- Statewide home sales dipped -2.7% y/y in May
- Days on market held steady instead of dropping for first time in 2021
California Buyers Backing Off A Bit
As the median price for a single-family home in California hit another record high in May, some buyers chose to back off. The median number of days on the market held steady at seven in May, the first time since the DOM number did not decrease in 2021. And, statewide home sales dropped -2.7% in May.
After April’s median price jumped +7% to $814,010, May’s median price increased slightly by just a half a percentage point.
According to John Graff, chief executive of Ashby & Graff Real Estate in Los Angeles, “Buyers are getting fed up at this point with submitting as many as eight to twelve offers and getting rejected. They’re throwing up their hands at this point.”
Ultra-Luxury Sales Driver of Record-Breaking Median Home Price
It was only seven months ago when the median price of a single-family home in California came in at $700,000. A year prior in May 2020, the median home price was $588,070.
In May, as we wrote in two paragraphs above, the median price of a single-family California home came in slightly more than $815,000.
According to Kelli Miller, a San Diego broker, today’s single-family median home price is making prospective buyers “exhausted.” Kelli said, “(My clients) would still love to buy a house but they’re not interested in the bidding wars. I’m still seeing multiple offers, but it’s not the frenzy that it was before.”
A May 2021 report from the California Association of Realtors (CAR) indicated that ultra-lux property sales are playing a key role in driving California’s record-breaking median home price. The share of $1M home sales in the Golden State has exploded more than +200% from May 2020 due to “robust demand of higher-priced properties.”

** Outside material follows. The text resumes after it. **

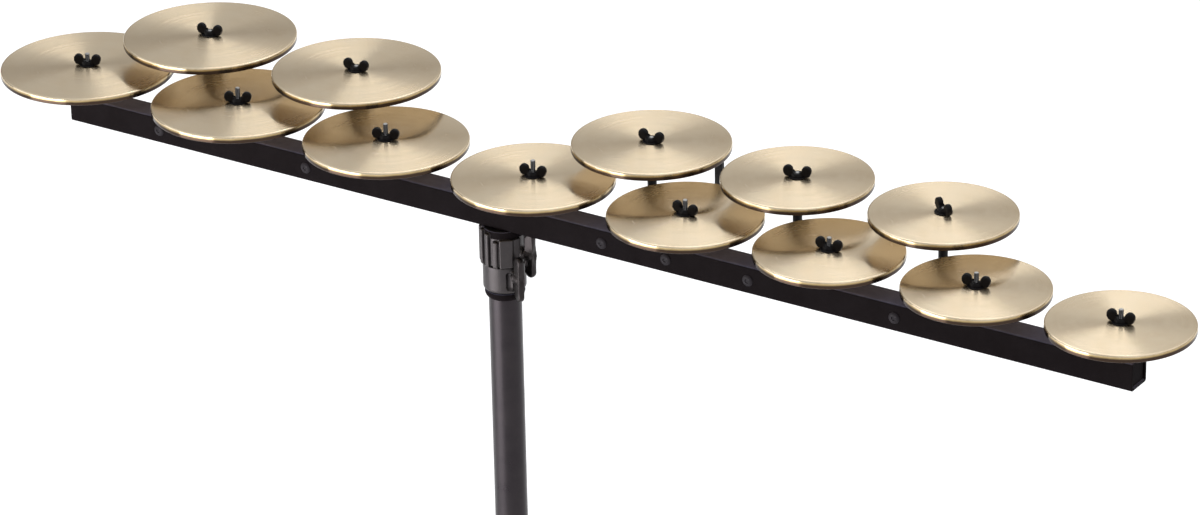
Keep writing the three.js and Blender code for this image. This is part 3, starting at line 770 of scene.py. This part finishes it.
def wing_outline(start):
    """Two tall ears joined by a narrow waist, along Z, standing out along X."""
    ear, centre, waist = 4, 14, 4.6
    middle = start + ear
    upper, lower = arc(middle, centre, ear, 0, 180, 10), arc(middle, -centre, ear, 180, 180, 10)
    inner = [(start, waist), (start, -waist)]
    outer = [(middle + 3.4, -5), (middle + 2.4, 0), (middle + 3.4, 5)]
    return upper + inner + lower + outer


def wing_shape(name, reach, tip):
    """A wing bolt along X. Its shaft starts at the tip, and its shoulder sits on a boss of that reach."""
    start = reach + SEAT_GAP
    end = start + 1.6
    shaft = lathe([(0, tip), (3, tip, 0.4), (3, start), (4.6, start, 0.3), (4.6, end, 0.6), (0, end)], 32)
    hub = lathe([(0, start), (4.3, start), (3.6, start + 7, 1.2), (0, start + 7)], 32)
    turned = [moved(shape, turn("Y", 90)) for shape in (shaft, hub)]
    wing = slab(wing_outline(start + 0.8), 5, 1.8, 3)
    return cast(name, [*turned, wing], voxel=0.35, rounds=3, keep=0.3)


def add_wing(name, reach, tip, body, height, pose=None):
    at = (*column, height)
    piece(name, wing_shape(name, reach, tip), WING, body, at, pose, [body], even=False)


column = (sum(v.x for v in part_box("height_rod")) / 2 / MM, 0)
socket_low, socket_high = (v.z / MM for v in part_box("bar_socket"))
collar_low, collar_high = (v.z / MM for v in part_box("tube_collar"))
socket_bolt_z = sum(v.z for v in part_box("socket_bolt")) / 2 / MM
socket = socket_shape(socket_high - socket_low, socket_bolt_z - socket_low)
piece("socket", socket, CASTING, "rack", (*column, socket_low), stands_for=["bar_socket"], even=False)
# A black band round the top of the socket: painted shade under the bar and the discs.
neck = lathe([(0, 0), (15.6, 0), (15.6, PAD_DROP, 0.4), (0, PAD_DROP)], 64)
piece("socket_shade_band", neck, BAR, "rack", (*column, socket_high - PAD_DROP))
# The ring under the collar is in the bar's black paint: partly its own dark bottom, partly painted shade
# under the collar.
piece("skirt", skirt_shape(), BAR, "stand", (*column, collar_low))
collar = collar_shape(collar_high - collar_low)
piece("collar", collar, CASTING, "stand", (*column, collar_low), stands_for=["tube_collar"], even=False)
add_wing("socket_wing", SOCKET_REACH, ROD_BORE, "socket_bolt", socket_bolt_z)
collar_pose = turn("Z", COLLAR_BOLT_TURN)
add_wing("collar_wing", COLLAR_REACH, ROD_BORE, "collar_bolt", collar_high - COLLAR_BOLT_DROP, collar_pose)
tube_low, tube_high = (v.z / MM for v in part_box("column_tube"))
outside = [(TUBE_OUTER, tube_low, 0.3), (TUBE_OUTER, tube_high, 0.3)]
tube = lathe([(TUBE_INNER, tube_low), *outside, (TUBE_INNER, tube_high)], 64, closed=True)
piece("tube", tube, STAND, "stand", (*column, 0), stands_for=["column_tube"])
rod_low, rod_high = (v.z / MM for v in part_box("height_rod"))
rod = lathe([(0, rod_low), (ROD_RADIUS, rod_low, 1), (ROD_RADIUS, rod_high, 1), (0, rod_high)])
piece("rod", rod, BLACK, "height_rod", (*column, 0), stands_for=["height_rod"])


# Tripod


def link_outline(length, width):
    """A strip with round ends, from its pivot at 0 along X."""
    return arc(0, 0, width / 2, 90, 180, 12) + arc(length, 0, width / 2, -90, 180, 12)


def lug(thickness, offset=0):
    return moved(slab(link_outline(PIVOT_RADIUS, LUG_WIDTH), thickness, 0.6), shift(y=offset))


def leg_hub_shape():
    sleeve = lathe([(0, -18), (17, -18, 1.2), (17, 18, 1.2), (0, 18)], 64)
    lugs = [moved(lug(10), turn("Z", degrees)) for degrees in LEG_TURNS]
    bore = cylinder(HUB_BORE, -19, 19)
    return cast("leg_hub", [sleeve, *lugs, boss(HUB_REACH)], [bore], voxel=0.6, rounds=4, keep=0.35)


def brace_hub_shape():
    sleeve = lathe([(0, -13), (16.5, -13, 2), (16.5, 13, 1.2), (0, 13)], 64)
    cheeks = [moved(lug(2.6, y), turn("Z", degrees)) for degrees in LEG_TURNS for y in (-3.6, 3.6)]
    bore = cylinder(HUB_BORE, -10, 14)
    return cast("brace_hub", [sleeve, *cheeks], [bore], voxel=0.6, rounds=3, keep=0.35)


def rivet(half):
    """A pin along Y with a low domed head at each end."""
    radius, pin = 4.2, 2.5
    dome = [(0, half + 1.2), (radius * 0.6, half + 1.05), (radius, half + 0.1), (radius, half), (pin, half)]
    return moved(lathe([(r, -z) for r, z in dome] + dome[::-1], 28), turn("X", 90))


def foot_shape():
    """Ribbed rubber sleeve on the leg's end with a flat pad under it, in the leg's side frame."""
    start, end = LEG_LENGTH - 30, LEG_LENGTH + 5
    ribs = [(0, start), (12.4, start, 0.8)]
    for k in range(5):
        z = start + 3 + 5 * k
        ribs += [(13.3, z), (13.3, z + 2.4), (12.3, z + 3.1), (12.3, z + 4.3)]
    ribs += [(13.4, end - 4, 1), (13.4, end, 3), (0, end)]
    sleeve = moved(lathe(ribs), turn("Y", 90), turn("Y", LEG_TILT), shift(x=PIVOT_RADIUS, z=HUB_PIVOT))
    pad = moved(lathe([(0, 0), (13.4, 0, 0.8), (13.4, 7, 1.5), (0, 7)]), shift(x=PIVOT_RADIUS + LEG_RUN))
    mesh = cast("foot", [sleeve, pad], voxel=0.6, rounds=2, keep=0.4)
    for vertex in mesh.vertices:
        vertex.co.z = max(vertex.co.z, 0)
    return mesh


def eye_shape():
    """The round end of a brace, along Y."""
    return moved(lathe([(0, -5), (6.5, -5, 0.5), (6.5, 5, 0.5), (0, 5)], 32), turn("X", 90))


def add_leg(i, degrees):
    """One leg of two strips, its foot and its brace."""
    side = turn("Z", degrees)
    base = Vector((*column, 0))
    leg, leg_pose = f"leg_{i}", side @ turn("Y", LEG_TILT)
    brace, brace_pose = f"brace_{i}", side @ turn("Y", -LEG_TILT)

    def on_leg(x, y=0):
        """A place on the leg, from its pivot."""
        return base + side @ Vector((PIVOT_RADIUS, 0, HUB_PIVOT)) + leg_pose @ Vector((x, y, 0))

    def on_brace(x):
        """A place on the brace, from its pivot."""
        return base + side @ Vector((PIVOT_RADIUS, 0, BRACE_PIVOT)) + brace_pose @ Vector((x, 0, 0))

    piece(f"{leg}_strip_left", STRIP, STAND, leg, on_leg(0, -STRIP_OFFSET), leg_pose, [leg])
    piece(f"{leg}_strip_right", STRIP, STAND, leg, on_leg(0, STRIP_OFFSET), leg_pose)
    pins = (
        ("top_pin", LEG_PIN, 0),
        ("brace_rivet", LEG_PIN, BRACE_LENGTH),
        ("spacer", SPACER, SPACER_AT),
        ("spacer_rivet", LEG_PIN, SPACER_AT),
    )
    for name, shape, x in pins:
        piece(f"{leg}_{name}", shape, BLACK, leg, on_leg(x), leg_pose)
    piece(f"rubber_{i}", FOOT, RUBBER, leg, base, side, [f"foot_{i}"], even=False)
    piece(f"{brace}_bar", BRACE, STAND, brace, on_brace(0), brace_pose, [brace])
    piece(f"{brace}_eye", EYE, STAND, brace, on_brace(BRACE_LENGTH), brace_pose)
    piece(f"{brace}_pin", BRACE_PIN, BLACK, brace, on_brace(0), brace_pose)


hub_at, brace_hub_at = (*column, HUB_PIVOT), (*column, BRACE_PIVOT)
piece("leg_collar", leg_hub_shape(), STAND, "leg_hub", hub_at, stands_for=["leg_hub"], even=False)
piece("brace_collar", brace_hub_shape(), STAND, "stand", brace_hub_at, stands_for=["brace_hub"], even=False)
add_wing("hub_wing", HUB_REACH, HUB_BORE + 0.05, "hub_bolt", HUB_PIVOT)
STRIP = to_mesh("strip", slab(link_outline(LEG_LENGTH, LEG_WIDTH), STRIP_THICKNESS, 0.5))
LEG_PIN = to_mesh("leg_pin", rivet(7.8))
BRACE_PIN = to_mesh("brace_pin", rivet(5.2))
BRACE = to_mesh("brace", slab(link_outline(BRACE_LENGTH, BRACE_WIDTH), BRACE_THICKNESS, 0.7))
EYE = to_mesh("eye", eye_shape())
SPACER = to_mesh("spacer", moved(cylinder(4, -5.4, 5.4, 28), turn("X", 90)))
FOOT = foot_shape()
for i, degrees in enumerate(LEG_TURNS, 1):
    add_leg(i, degrees)


# Camera, floor and light

CAMERA_TURN, CAMERA_PITCH, CAMERA_ROLL = 0.581976, 0.437331, 0.020343
CAMERA_DISTANCE, CAMERA_ACROSS, CAMERA_DOWN = 3740.0, -4.7762, -48.4265
CAMERA_TARGET = (24.4, 0, 950)
CAMERA_LENS, CAMERA_SENSOR = 154.53, 36
FLOOR_WHITE, FLOOR_LIFT, FLOOR_HALF, FLOOR_SINK = (0.82, 0.82, 0.82, 1), 0.5, 25, 0.0003
ROOM_LOW, ROOM_HIGH = 0.42, 1.0
ROOM_ACROSS, ROOM_LEFT = (0.84, 0.55), 0.75
ROOM_WARM, ROOM_COOL = (1, 0.94, 0.85), (1, 1.02, 1.05)
ROOM_RISE, ROOM_SHADE, ROOM_COOLING = (0.3, 0.62), (-0.14, 0.06), (0.1, 0.6)


def add_camera():
    """A long lens at the viewpoint of the photograph. The turn, pitch and roll are in radians."""
    across = Vector((math.cos(CAMERA_TURN), math.sin(CAMERA_TURN), 0))
    ahead = Vector((-math.sin(CAMERA_TURN), math.cos(CAMERA_TURN), 0))
    up = Vector((0, 0, 1))
    forward = ahead * math.cos(CAMERA_PITCH) - up * math.sin(CAMERA_PITCH)
    down = -(up * math.cos(CAMERA_PITCH) + ahead * math.sin(CAMERA_PITCH))
    right = across * math.cos(CAMERA_ROLL) + down * math.sin(CAMERA_ROLL)
    below = down * math.cos(CAMERA_ROLL) - across * math.sin(CAMERA_ROLL)
    back = -(right * CAMERA_ACROSS + below * CAMERA_DOWN + forward * CAMERA_DISTANCE)
    data = bpy.data.cameras.new("camera")
    data.lens, data.sensor_width = CAMERA_LENS, CAMERA_SENSOR
    data.clip_start, data.clip_end = 0.05, 100
    camera = add_object("camera", data)
    axes = Matrix((right, -below, -forward)).transposed().to_4x4()
    camera.matrix_world = Matrix.Translation((Vector(CAMERA_TARGET) + back) * MM) @ axes
    scene.camera = camera


def seen_directly(tree):
    """1 for camera, glossy and transmission rays."""
    path = new(tree, "ShaderNodeLightPath", {}).outputs
    both = calc(tree, "MAXIMUM", path["Is Camera Ray"], path["Is Glossy Ray"])
    return calc(tree, "MAXIMUM", both, path["Is Transmission Ray"])


def add_floor():
    """A plain white floor that shows as white, and still takes the object's shadow."""
    material, tree, shader = blank("floor")
    surface = {
        "Base Color": FLOOR_WHITE,
        "Roughness": 0.9,
        "Specular IOR Level": 0.1,
        "Emission Color": (1, 1, 1, 1),
        "Emission Strength": calc(tree, "MULTIPLY", seen_directly(tree), FLOOR_LIFT),
    }
    fill(tree, shader, surface)
    bm = bmesh.new()
    bmesh.ops.create_grid(bm, x_segments=4, y_segments=4, size=FLOOR_HALF)
    mesh = bpy.data.meshes.new("floor")
    bm.to_mesh(mesh)
    bm.free()
    mesh.materials.append(material)
    floor = add_object("floor", mesh)
    floor.location.z = -FLOOR_SINK


def add_world():
    """A soft room, dim and warm at the horizon, bright and cooler overhead, a little darker at the left."""
    world = bpy.data.worlds.new("room")
    world.use_nodes = True
    scene.world = world
    tree = world.node_tree
    way = split(tree, coordinate(tree, "Generated"))
    rise = spread(tree, way["Z"], *ROOM_RISE, ROOM_LOW, ROOM_HIGH, interpolation_type="SMOOTHSTEP")
    parts = [calc(tree, "MULTIPLY", way[axis], weight) for axis, weight in zip("XY", ROOM_ACROSS)]
    side = spread(tree, calc(tree, "ADD", *parts), *ROOM_SHADE, to_low=ROOM_LEFT)
    light = {
        "Strength": calc(tree, "MULTIPLY", rise, side),
        "Color": tint(tree, spread(tree, way["Z"], *ROOM_COOLING), ROOM_WARM, ROOM_COOL),
    }
    fill(tree, tree.nodes["Background"], light)


def add_lamp(name, at, aim, size, watts, hidden=False):
    """A rectangle of light. A hidden one doesn't show in the picture itself."""
    data = bpy.data.lights.new(name, "AREA")
    data.shape, data.size, data.size_y = "RECTANGLE", *size
    data.energy = watts
    lamp = add_object(name, data)
    lamp.location = at
    lamp.visible_camera = not hidden
    lamp.rotation_mode = "QUATERNION"
    lamp.rotation_quaternion = (Vector(aim) - Vector(at)).to_track_quat("-Z", "Y")


add_camera()
add_floor()
add_world()
add_lamp("overhead", (-0.75, 1.4, 2.9), (0.05, 0, 0.95), size=(1.2, 1.0), watts=6.5)
add_lamp("side", (-2.3, -1.7, 1.5), (0, 0, 0.95), size=(2.2, 1.4), watts=14)
add_lamp("low", (-0.85, -1.55, 0.3), (0, 0, 0.85), size=(1.5, 1.0), watts=32, hidden=True)
scene.view_settings.view_transform = "Standard"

According to this CAR report, “More million dollar properties were sold in the past couple of months than homes priced below $500,000.”
Where Market Cooling Most Noticeable in California
The median home price in the Los Angeles Metro area held steady at $725,000 from April to May. California’s Central Coast saw the median sales price drop -2.8% in May. And California’s far north saw its median sales price decrease just slightly from $367,250 to $365,000.

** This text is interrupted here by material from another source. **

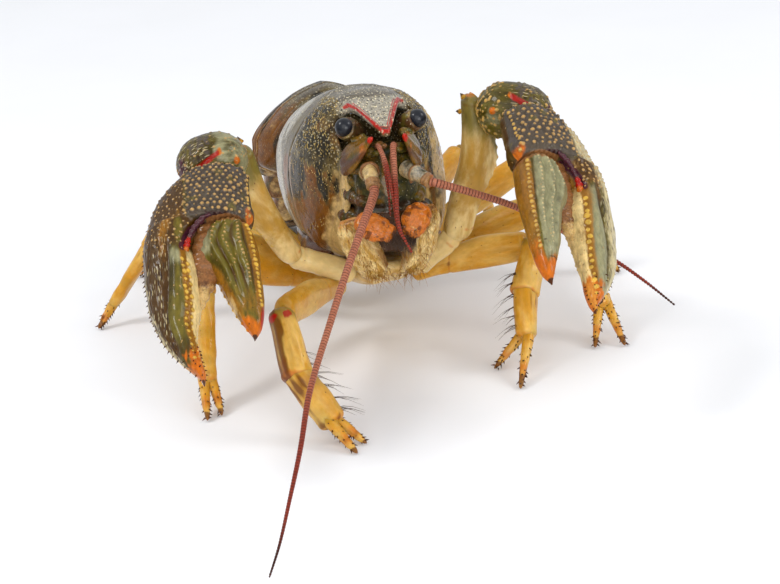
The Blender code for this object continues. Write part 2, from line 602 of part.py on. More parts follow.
def make_legs():
    for name, (hip, knee, ankle, fork, *tips) in LEG.items():
        upper_half, ankle_half, fork_half = LEG_HALF[name[0]]
        outward = Vector((knee[0] - hip[0], knee[1] - hip[1], 0)).normalized()
        run = shortened(hip, knee, 0.0, 1.7)
        length = span(*run)
        upper = limb("leg_" + name + "_upper", length, ((0.0, 1.3), (length * 0.3, 1.5), (length, 1.5)),
                     ((0.0, 1.6), (length * 0.25, 1.9), (length * 0.6, 2.6), (length, 2.1)), 10, 7, LEG_AMBER,
                     ends=(1.0, 1.2), bow=0.5)
        lay(upper, *run, (0, 0, 1))
        run = shortened(knee, ankle, -0.3, -1.0)
        length = span(*run)
        lower = limb("leg_" + name + "_lower", length, ((0.0, upper_half), (length, ankle_half)),
                     ((0.0, upper_half), (length, ankle_half * 0.9)), 10, 5, LEG_AMBER, ends=(1.2, 1.0))
        lay(lower, *run, outward + Vector((0, 0, 0.4)))
        run = shortened(ankle, fork, -0.6, -0.7)
        length = span(*run)
        palm = limb("leg_" + name + "_palm", length, ((0.0, ankle_half * 0.85), (length, fork_half)),
                    ((0.0, ankle_half * 0.75), (length, fork_half * 0.7)), 10, 5, LEG_AMBER, ends=(0.8, 1.0),
                    collection="helpers")
        lay(palm, *run, outward)
        join(lower, palm)
        spread = (Vector(tips[0]) - Vector(tips[-1])).normalized() * (fork_half * 0.5)
        for tip, mark, side in zip(tips, "ab", (1, -1)):
            way = (Vector(tip) - Vector(fork)).normalized()
            start = Vector(fork) - way * 0.9 + spread * side
            length = span(start, tip)
            nail = limb("leg_" + name + "_nail_" + mark, length,
                        ((0.0, 0.9), (length * 0.6, 0.8), (length, 0.3)),
                        ((0.0, 0.9), (length * 0.6, 0.7), (length, 0.3)), 8, 4, LEG_AMBER, ends=(0.6, 0.6),
                        collection="helpers")
            lay(nail, start, tip, outward)
            join(lower, nail)


def clear_scene():
    for old in list(bpy.data.objects):
        bpy.data.objects.remove(old)


def main():
    clear_scene()
    for name in ("crayfish", "helpers"):
        collection = bpy.data.collections.new(name)
        bpy.context.scene.collection.children.link(collection)
    stand = bpy.data.objects.new("stand", None)
    bpy.data.collections["crayfish"].objects.link(stand)
    stand.location = -STAND_MIDDLE * MM
    make_carapace()
    make_head()
    make_chest()
    make_eyes()
    make_scales()
    make_antennae()
    make_feelers()
    make_mouth()
    make_abdomen()
    make_tail_fan()
    make_claw_arms()
    make_legs()


main()
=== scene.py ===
"""The looks of a raw freshwater crayfish, standing on its walking legs with both claws held out in front.

Shapes are worked out in millimetres and become metres where each mesh is made. The animal faces -Y, up is +Z
and its own left is at +X. Every piece is a skin with far more faces than the solid that it covers, on the
same named sizes, with granules, grooves and rings raised on it and with masks that its material reads.
"""

import itertools
import math

import bmesh
import bpy
import numpy as np
from mathutils import Matrix, Vector


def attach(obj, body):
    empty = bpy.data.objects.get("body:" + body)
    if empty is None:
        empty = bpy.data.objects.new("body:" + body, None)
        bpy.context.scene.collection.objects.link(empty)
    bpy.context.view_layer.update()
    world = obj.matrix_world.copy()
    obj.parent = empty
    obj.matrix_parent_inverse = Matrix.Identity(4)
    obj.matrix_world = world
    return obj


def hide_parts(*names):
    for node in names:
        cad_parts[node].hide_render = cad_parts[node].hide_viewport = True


bl_info = {
    "name": "Crayfish looks",
    "version": (1, 0, 0),
    "blender": (4, 5, 0),
    "location": "View3D > Sidebar > Crayfish",
    "description": "Builds the detailed skins, bristles, light and camera of a freshwater crayfish",
    "category": "Object",
}

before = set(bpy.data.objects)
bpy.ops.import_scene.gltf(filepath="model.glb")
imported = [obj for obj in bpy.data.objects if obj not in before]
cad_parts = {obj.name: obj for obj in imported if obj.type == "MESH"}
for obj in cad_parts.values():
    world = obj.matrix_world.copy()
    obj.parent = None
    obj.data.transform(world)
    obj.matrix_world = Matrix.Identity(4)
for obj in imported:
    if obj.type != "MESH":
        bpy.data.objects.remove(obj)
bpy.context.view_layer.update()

MM = 0.001
WELD = 1e-7
SEED = 7
# The animal's sides, each with the sign of x on it
SIDES = (("right", -1), ("left", 1))


def linear(hexes):
    """The linear colour of an sRGB hex value."""
    parts = [int(hexes[i:i + 2], 16) / 255 for i in (0, 2, 4)]
    return tuple(c / 12.92 if c <= 0.04045 else ((c + 0.055) / 1.055) ** 2.4 for c in parts)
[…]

California’s condominium and townhouse market sector, however, saw an increase of +3.9% in median sales price to $592,200 during May.
Buyers & Selling Taking Time to Breathe or Getting Out of the Market?
Jonathan Miller, president of the appraisal firm Miller Samuel and author of the monthly Elliman Report, does not buy into any doomsday scenarios about a pending bubble burst. Instead, Miller said, “The lack of inventory is pervasive and we’re seeing buyer fatigue. The market is still quite intense but not at the same level it was earlier this year. This doesn’t mean that the next step is a downward trend; it only suggests that the incline won’t be as steep as it was.”
Graff, the Los Angeles broker, agrees with Miller. “The market is still very hot. This might be a slight cooling as buyers and sellers all take a collective pause to breathe, but there’s no sign of this abating any time soon.”
Thanks to The New York Times.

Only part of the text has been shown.